= Classical college =

Type of school in Quebec, Canada

Classical colleges (collèges classiques) were a type of school in Quebec. Since its inception in the 17th century, up until the Quiet Revolution of the 1960s, classical college with its eight years of training in classics was the necessary pathway for Quebec's social elites to attain university and other professions. Their studies at the classical colleges would lead to the baccalauréat ès arts (which must not be confused with a bachelor's degree conferred by a university).

== History ==
The precursor of classical college in Quebec was the Jesuit College of Quebec (Collège des Jésuites de Québec, today's St. Charles Garnier College) founded by Jesuit missionaries in 1634 in New France as the first teaching establishment in North America. At this time, the college received mostly the sons of civil servants and naval officers who governed the colony. During the Seven Years' War, it was forced to close in 1759. Later, the education of French Canadian bourgeois was entrusted to the Seminary of Quebec, founded by Bishop François de Laval in 1663, and 39 other classical colleges that were to appear between 1635 and 1919. Between 1765 and 1840, 10 colleges were founded. Then between 1840 and 1919, one college appeared every three years.

The Society of Jesus was suppressed by Pope Clement XIV in 1773 everywhere in the world, and was not restored until 1814 by Pope Pius VII. The Jesuits returned to Canada in 1842, but were prohibited to reclaim their lands. They found Collège Sainte-Marie de Montréal in Montreal in 1848. In 1849, they resumed their teaching mission aimed at training clergy and lay people at the Minor Seminary of Quebec, which became one of the first classical colleges in Quebec. This model has inspired subsequent founding of classical colleges in the province in the 19th century. The model also served to found various colleges elsewhere in Canada: in Acadie and Manitoba (Université de Saint-Boniface among others). Until 1964, Quebec lacked a public education system, instead having two education systems with one run by the Catholic church and another run by the Protestant churches.
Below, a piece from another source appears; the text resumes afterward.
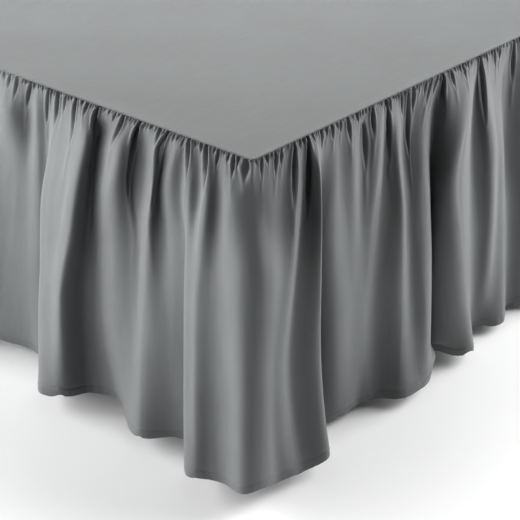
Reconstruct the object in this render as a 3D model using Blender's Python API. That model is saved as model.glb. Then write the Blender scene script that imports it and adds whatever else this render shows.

By the end of the 19th century, classical colleges flourished in Quebec. They were all over the territory of the province. Every region except Gaspésie had its college. The cities of Quebec and Montreal had one and three. The regions with the highest number of colleges are from Saint-Thérèse-de-Blainville to Saint-Jean-sur-Richelieu (13 colleges). Originally all boys’ institutions, they began accepting girls in 1908, when the first classical college for girls opened its door.

Classical colleges disappeared in the late 1960s by merging with vocational institutions to become the newly created CEGEPs.

== Structure ==
Classical colleges offered a first-stage of four years of secondary program, and a second-stage of four years of collegiate program, totalling in 8 years of studies. Upon the completion of these courses, a baccalauréat ès arts would be awarded by one of the 3 French-language universities to the graduates of classical colleges affiliated with these universities. Once passing the exams imposed by the Faculty of Arts of these universities, the BA holder would be permitted to enrol in a university.

Inherited from the humanist model of the 16th-century French tradition, courses given at classical college were mainly based on classical and early Jesuit traditions. The eight years of courses bear the following names:

1. Latin elements;
2. Syntax;
3. Method;
4. Versification;
5. Belles-lettres;
6. Rhetoric;
7. Philosophy I;
8. Philosophy II.

== Critics and disappearance ==
By the beginning of the 20th century, classical courses faced increasing criticism of being ill-adapted to the need and the reality of the modern world. With undue emphasis on the Renaissance, the curriculum orientated towards the study of theology, philosophy, classics, and letters, with little exposure to mathematics and science. Teaching was under the supervision of Roman Catholic clergy. All classical colleges were private. The dropout rate was 70 per cent. Attending classical college was a privilege of the very few at the time. The level of education for French-speaking Quebecois was the lowest in the entire Canada.

After the education reform initiated by the Parent Report, the first five years of classical college became the five years of secondary school in Quebec. Courses in Classical Greek and Latin were abolished. The year of rhetoric was suppressed, and the last two years of philosophy became the two years of pre-university programs in CEGEPs.